## WHAT IS EXPECTED
Quote exactly the lines spanning from the top of the data below to the line that contains "HOLE_FROM_REAR = 7.5", including both.
┌─ SUPPLIED INFORMATION
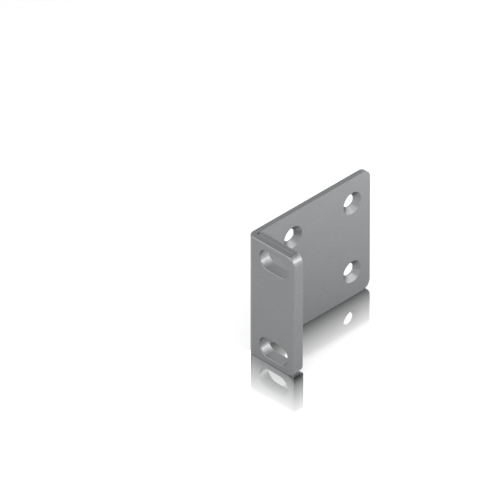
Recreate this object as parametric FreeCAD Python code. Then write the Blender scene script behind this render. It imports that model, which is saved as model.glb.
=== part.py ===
import FreeCAD, Part
import math
import os

# A rack mount ear bracket, folded from one sheet of steel. All sizes are in millimetres.
#
# The plate screws to the side of a device, with its flat mating face against it. At the
# front the sheet turns a right angle into the flange. At the flange's outer edge it folds
# back flat on itself, so the flange is two layers thick. The rack's screws go through two
# slots in the flange, which lies against the rail with its rear face.
#
# +X runs across the flange, away from the device. +Y runs back along the plate. +Z is up.
# The bracket stands on its lower edge, and the origin is the centre of its box's bottom.
# It is laid out from the sharp corner that the mating face and the front face would make,
# and moved to that origin at the end.

# The sheet and its folds
HEIGHT = 43.0
PLATE_LENGTH = 49.7
FLANGE_WIDTH = 19.5
SHEET = 2.0
BEND_INNER_RADIUS = 0.25
HEM_GAP = 0.02
HEM_END_GAP = 0.5
SEAM_ROUND = 0.4
CORNER_RADIUS = 3.0
EDGE_ROUND = 0.4

# The slots for the rack's screws, on the spacing of one rack unit
SLOT_LENGTH = 11.8
SLOT_WIDTH = 6.7
SLOT_SPACING = 31.75
SLOT_FROM_MATING_FACE = 10.95
SLOT_EDGE_ROUND = 0.3

# The countersunk holes for the screws into the device
HOLE_DIAMETER = 4.2
HOLE_LAND = 0.35
SINK_ANGLE = 90.0
HOLE_SPACING_Y = 25.0
HOLE_SPACING_Z = 25.0
HOLE_FROM_REAR = 7.5

# Sizes that follow from those
FLANGE_THICKNESS = 2 * SHEET + HEM_GAP
BEND_OUTER_RADIUS = BEND_INNER_RADIUS + SHEET
SINK_DEPTH = SHEET - HOLE_LAND
SINK_RADIUS = HOLE_DIAMETER / 2 + SINK_DEPTH * math.tan(math.radians(SINK_ANGLE / 2))
MID_HEIGHT = HEIGHT / 2
SEAM_Y = SHEET + HEM_GAP / 2

# The strips of flange between a slot and the bracket's edges limit the roundings on both
STRIP_ABOVE_SLOT = (HEIGHT - SLOT_SPACING - SLOT_WIDTH) / 2
STRIP_BESIDE_SLOT = FLANGE_WIDTH - SLOT_FROM_MATING_FACE - SLOT_LENGTH / 2
ROUND_SHARE = 0.4
MOST_ROUND = ROUND_SHARE * min(STRIP_ABOVE_SLOT, STRIP_BESIDE_SLOT)
EDGE_RADIUS = min(EDGE_ROUND, MOST_ROUND)
MOUTH_RADIUS = min(SLOT_EDGE_ROUND, MOST_ROUND)

# How far a cutter runs past the face that it cuts through
PAST = 1.0
TINY = 1e-6

X_AXIS = FreeCAD.Vector(1, 0, 0)
Y_AXIS = FreeCAD.Vector(0, 1, 0)
Z_AXIS = FreeCAD.Vector(0, 0, 1)


def line(start, end):
    """A straight edge between two points of the section, which lies in the XY plane."""
    return Part.LineSegment(FreeCAD.Vector(*start, 0), FreeCAD.Vector(*end, 0)).toShape()


def arc(centre, radius, start_angle, end_angle):
    """A round edge of the section about a centre, between two angles in degrees."""
    points = []
    for angle in (start_angle, (start_angle + end_angle) / 2, end_angle):
        turn = math.radians(angle)
        x = centre[0] + radius * math.cos(turn)
        y = centre[1] + radius * math.sin(turn)
        points.append(FreeCAD.Vector(x, y, 0))
    return Part.Arc(*points).toShape()


def runs_along(edge, axis):
    """Whether an edge is straight and parallel to an axis."""
    if edge.Curve.TypeId != "Part::GeomLine":
        return False
    return abs(abs(edge.Curve.Direction.dot(axis)) - 1) < TINY


def is_sharp(edge, shape):
    """Whether the two faces that meet at an edge turn a corner there."""
    middle = edge.valueAt((edge.FirstParameter + edge.LastParameter) / 2)
    normals = []
    for face in shape.ancestorsOfType(edge, Part.Face):
        normals.append(face.normalAt(*face.Surface.parameter(middle)))
    return len(normals) == 2 and abs(normals[0].dot(normals[1])) < 1 - TINY


def outer_section():
    """The bracket from above, with the flange's two layers still as one."""
    radius = BEND_OUTER_RADIUS
    return Part.Face(Part.Wire([
        line((0, PLATE_LENGTH), (0, radius)),
        arc((radius, radius), radius, 180, 270),
        line((radius, 0), (FLANGE_WIDTH, 0)),
        line((FLANGE_WIDTH, 0), (FLANGE_WIDTH, FLANGE_THICKNESS)),
        line((FLANGE_WIDTH, FLANGE_THICKNESS), (SHEET, FLANGE_THICKNESS)),
        line((SHEET, FLANGE_THICKNESS), (SHEET, PLATE_LENGTH)),
        line((SHEET, PLATE_LENGTH), (0, PLATE_LENGTH)),
    ]))


def hem_section():
    """The air inside the fold: the slit between the layers, and the gap where the rear
    layer stops short of the plate."""
    radius = BEND_INNER_RADIUS
    half_gap = HEM_GAP / 2
    fold_centre = (FLANGE_WIDTH - SHEET - half_gap, SHEET + half_gap)
    end_of_layer = SHEET + HEM_END_GAP
    rear = FLANGE_THICKNESS + PAST
    return Part.Face(Part.Wire([
        line((SHEET, rear), (SHEET, SHEET + radius)),
        arc((SHEET + radius, SHEET + radius), radius, 180, 270),
        line((SHEET + radius, SHEET), (fold_centre[0], SHEET)),
        arc(fold_centre, half_gap, -90, 90),
        line((fold_centre[0], SHEET + HEM_GAP), (end_of_layer, SHEET + HEM_GAP)),
        line((end_of_layer, SHEET + HEM_GAP), (end_of_layer, rear)),
        line((end_of_layer, rear), (SHEET, rear)),
    ]))


def on_outside(edge):
    """Whether an edge borders the side of the sheet that faces out: the mating face, the
    bend's outside, the flange's front or its rear."""
    box = edge.BoundBox
    if abs(box.YMax) < TINY or abs(box.XMax) < TINY:
        return True
    if abs(box.YMin - FLANGE_THICKNESS) < TINY and abs(box.YMax - FLANGE_THICKNESS) < TINY:
        return box.XMax > SHEET + TINY
    return abs(box.XMin) < TINY and abs(box.YMin) < TINY


def seam_cutter(height, inward):
    """A groove along the seam between the two layers, at the top or the bottom, where the
    edges of both layers are rounded."""
    start = SHEET + HEM_END_GAP
    outward = Z_AXIS * -inward
    foot = FreeCAD.Vector(start, SEAM_Y, height + inward * SEAM_ROUND)
    edges = []
    brims = []
    for side in (-1, 1):
        centre = foot + Y_AXIS * side * SEAM_ROUND
        toward_seam = (outward - Y_AXIS * side).normalize()
        shoulder = centre + outward * SEAM_ROUND
        brim = shoulder + outward * PAST
        edges.append(Part.Arc(foot, centre + toward_seam * SEAM_ROUND, shoulder).toShape())
        edges.append(Part.LineSegment(shoulder, brim).toShape())
        brims.append(brim)
    edges.append(Part.LineSegment(*brims).toShape())
    profile = Part.Face(Part.Wire(Part.sortEdges(edges)[0]))
    return profile.extrude(X_AXIS * (FLANGE_WIDTH - SHEET - start))


def folded_sheet():
    """The sheet with its bend, its hem and its rounded corners. The side that faces out has
    eased edges, and the side that ends up inside the bend and the hem has crisp ones."""
    sheet = outer_section().extrude(Z_AXIS * HEIGHT)
    corners = []
    for edge in sheet.Edges:
        centre = edge.CenterOfMass
        at_plate_end = runs_along(edge, X_AXIS) and abs(centre.y - PLATE_LENGTH) < TINY
        at_flange_end = runs_along(edge, Y_AXIS) and abs(centre.x - FLANGE_WIDTH) < TINY
        if at_plate_end or at_flange_end:
            corners.append(edge)
    sheet = sheet.makeFillet(CORNER_RADIUS, corners)

    air = hem_section().extrude(Z_AXIS * (HEIGHT + 2 * PAST))
    air.translate(Z_AXIS * -PAST)
    sheet = sheet.cut(air)

    edges = [edge for edge in sheet.Edges if on_outside(edge) and is_sharp(edge, sheet)]
    sheet = sheet.makeFillet(EDGE_RADIUS, edges)
    return sheet.cut([seam_cutter(0, 1), seam_cutter(HEIGHT, -1)])


def slot_cutter(height):
    """A slot with round ends, right through the flange, with its centre at a height."""
    radius = SLOT_WIDTH / 2
    reach = SLOT_LENGTH / 2 - radius
    depth = FLANGE_THICKNESS + 2 * PAST
    left = SLOT_FROM_MATING_FACE - reach
    right = SLOT_FROM_MATING_FACE + reach
    middle = Part.makeBox(2 * reach, depth, SLOT_WIDTH, FreeCAD.Vector(left, -PAST, height - radius))
    ends = []
    for x in (left, right):
        ends.append(Part.makeCylinder(radius, depth, FreeCAD.Vector(x, -PAST, height), Y_AXIS))
    return middle.multiFuse(ends).removeSplitter()


def cut_slots(sheet):
    """The two slots, with their mouths eased at the front and rear faces."""
    heights = [MID_HEIGHT + side * SLOT_SPACING / 2 for side in (-1, 1)]
    sheet = sheet.cut([slot_cutter(height) for height in heights])
    mouths = []
    for edge in sheet.Edges:
        box = edge.BoundBox
        on_a_face = any(
            abs(box.YMin - y) < TINY and abs(box.YMax - y) < TINY for y in (0, FLANGE_THICKNESS)
        )
        in_a_slot = any(abs(edge.CenterOfMass.z - height) <= SLOT_WIDTH / 2 for height in heights)
        across = abs(edge.CenterOfMass.x - SLOT_FROM_MATING_FACE) <= SLOT_LENGTH / 2
        if on_a_face and in_a_slot and across:
            mouths.append(edge)
    return sheet.makeFillet(MOUTH_RADIUS, mouths)


def hole_cutter(y, z):
    """A through hole with its countersink, which opens on the plate's outer face."""
    hole = Part.makeCylinder(
        HOLE_DIAMETER / 2, SHEET + 2 * PAST, FreeCAD.Vector(-PAST, y, z), X_AXIS
    )
    slope = math.tan(math.radians(SINK_ANGLE / 2))
    sink = Part.makeCone(
        HOLE_DIAMETER / 2,
        SINK_RADIUS + PAST * slope,
        SINK_DEPTH + PAST,
        FreeCAD.Vector(HOLE_LAND, y, z),
        X_AXIS,
    )
    return hole.fuse(sink)


def cut_holes(sheet):
    """The four countersunk holes, as a rectangle about the plate's middle height."""
    rear_row = PLATE_LENGTH - HOLE_FROM_REAR
    cutters = []
    for y in (rear_row - HOLE_SPACING_Y, rear_row):
        for side in (-1, 1):
            cutters.append(hole_cutter(y, MID_HEIGHT + side * HOLE_SPACING_Z / 2))
    return sheet.cut(cutters)


def ear_bracket():
    """The whole bracket, standing on its lower edge at the origin."""
    bracket = cut_holes(cut_slots(folded_sheet()))
    bracket.translate(FreeCAD.Vector(-FLANGE_WIDTH / 2, -PLATE_LENGTH / 2, 0))
    return bracket


os.makedirs("parts", exist_ok=True)
ear_bracket().exportStep("parts/ear_bracket.step")
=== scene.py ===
import math

import bpy
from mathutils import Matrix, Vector


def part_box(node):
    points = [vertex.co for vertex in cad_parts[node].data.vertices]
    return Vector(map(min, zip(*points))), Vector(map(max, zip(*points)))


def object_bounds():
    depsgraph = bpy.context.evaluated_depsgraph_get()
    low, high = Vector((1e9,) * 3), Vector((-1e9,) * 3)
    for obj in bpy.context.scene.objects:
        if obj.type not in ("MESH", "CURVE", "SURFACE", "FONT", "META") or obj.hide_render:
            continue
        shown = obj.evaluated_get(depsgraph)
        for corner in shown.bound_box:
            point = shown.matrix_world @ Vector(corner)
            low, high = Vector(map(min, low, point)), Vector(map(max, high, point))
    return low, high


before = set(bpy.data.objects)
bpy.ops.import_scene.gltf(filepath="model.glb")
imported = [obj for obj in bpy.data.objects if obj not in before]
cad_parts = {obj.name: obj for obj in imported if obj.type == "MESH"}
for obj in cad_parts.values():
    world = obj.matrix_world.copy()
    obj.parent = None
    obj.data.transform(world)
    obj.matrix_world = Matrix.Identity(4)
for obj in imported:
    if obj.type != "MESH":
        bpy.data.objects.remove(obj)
cad_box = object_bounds()
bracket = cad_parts["ear_bracket"]

# Camera: the photograph's isometric view, through a very long lens
PHOTO_PIXELS = 500
PIXELS_PER_MM = 3.3646
SENSOR_MM = 36.0
LENS_MM = 1600.0
AZIMUTH = math.radians(45.0)
ELEVATION = math.atan(1 / math.sqrt(2))
# Where the centre of the bracket's box lies in the photograph
CENTRE_PIXEL = (329.62, 271.94)
# The camera's clipping, as shares of its distance
CLIP_START = 0.01
CLIP_END = 3.0

# Steel: satin sheet with its rolling grain along the strip, so level on both its legs
STEEL_COLOUR = (0.266, 0.271, 0.275)
MOTTLE_COLOUR = (0.258, 0.263, 0.268)
WORN_HIGHLIGHT_COLOUR = (0.31, 0.315, 0.32)
STEEL_ROUGHNESS = 0.3
GRAIN_ROUGHNESS = 0.035
MOTTLE_ROUGHNESS = 0.015
GRAIN_ALONG_PER_M = 55.0
GRAIN_ACROSS_PER_M = 3200.0
GRAIN_DEPTH = 0.000001
MOTTLE_PER_M = 110.0
SMOOTH_ANGLE = math.radians(20.0)
# The part of a noise's range that is stretched to the whole
NOISE_SPAN = (0.3, 0.7)
# An edge is painted lighter where the rounded normal departs from the true one, from the first
# agreement between them to the second, and least where the mottle is low: partly rubbed wear, partly a
# painted highlight
WORN_HIGHLIGHT_WIDTH = 0.0004
WORN_HIGHLIGHT_AGREEMENT = (0.98, 0.75)
WORN_HIGHLIGHT_MOTTLE = (0.35, 0.65)
LEAST_WORN_HIGHLIGHT = 0.2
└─
## CORRECT RESPONSE
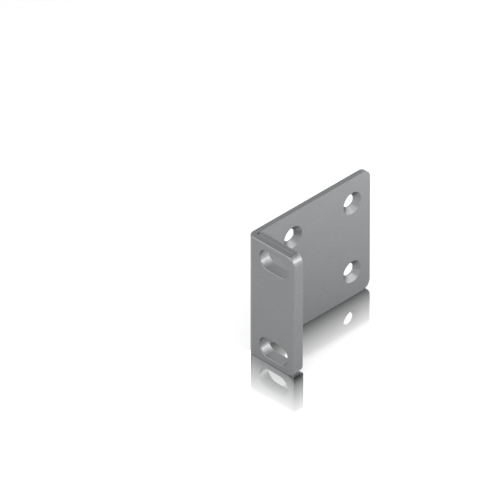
Recreate this object as parametric FreeCAD Python code. Then write the Blender scene script behind this render. It imports that model, which is saved as model.glb.
=== part.py ===
import FreeCAD, Part
import math
import os

# A rack mount ear bracket, folded from one sheet of steel. All sizes are in millimetres.
#
# The plate screws to the side of a device, with its flat mating face against it. At the
# front the sheet turns a right angle into the flange. At the flange's outer edge it folds
# back flat on itself, so the flange is two layers thick. The rack's screws go through two
# slots in the flange, which lies against the rail with its rear face.
#
# +X runs across the flange, away from the device. +Y runs back along the plate. +Z is up.
# The bracket stands on its lower edge, and the origin is the centre of its box's bottom.
# It is laid out from the sharp corner that the mating face and the front face would make,
# and moved to that origin at the end.

# The sheet and its folds
HEIGHT = 43.0
PLATE_LENGTH = 49.7
FLANGE_WIDTH = 19.5
SHEET = 2.0
BEND_INNER_RADIUS = 0.25
HEM_GAP = 0.02
HEM_END_GAP = 0.5
SEAM_ROUND = 0.4
CORNER_RADIUS = 3.0
EDGE_ROUND = 0.4

# The slots for the rack's screws, on the spacing of one rack unit
SLOT_LENGTH = 11.8
SLOT_WIDTH = 6.7
SLOT_SPACING = 31.75
SLOT_FROM_MATING_FACE = 10.95
SLOT_EDGE_ROUND = 0.3

# The countersunk holes for the screws into the device
HOLE_DIAMETER = 4.2
HOLE_LAND = 0.35
SINK_ANGLE = 90.0
HOLE_SPACING_Y = 25.0
HOLE_SPACING_Z = 25.0
HOLE_FROM_REAR = 7.5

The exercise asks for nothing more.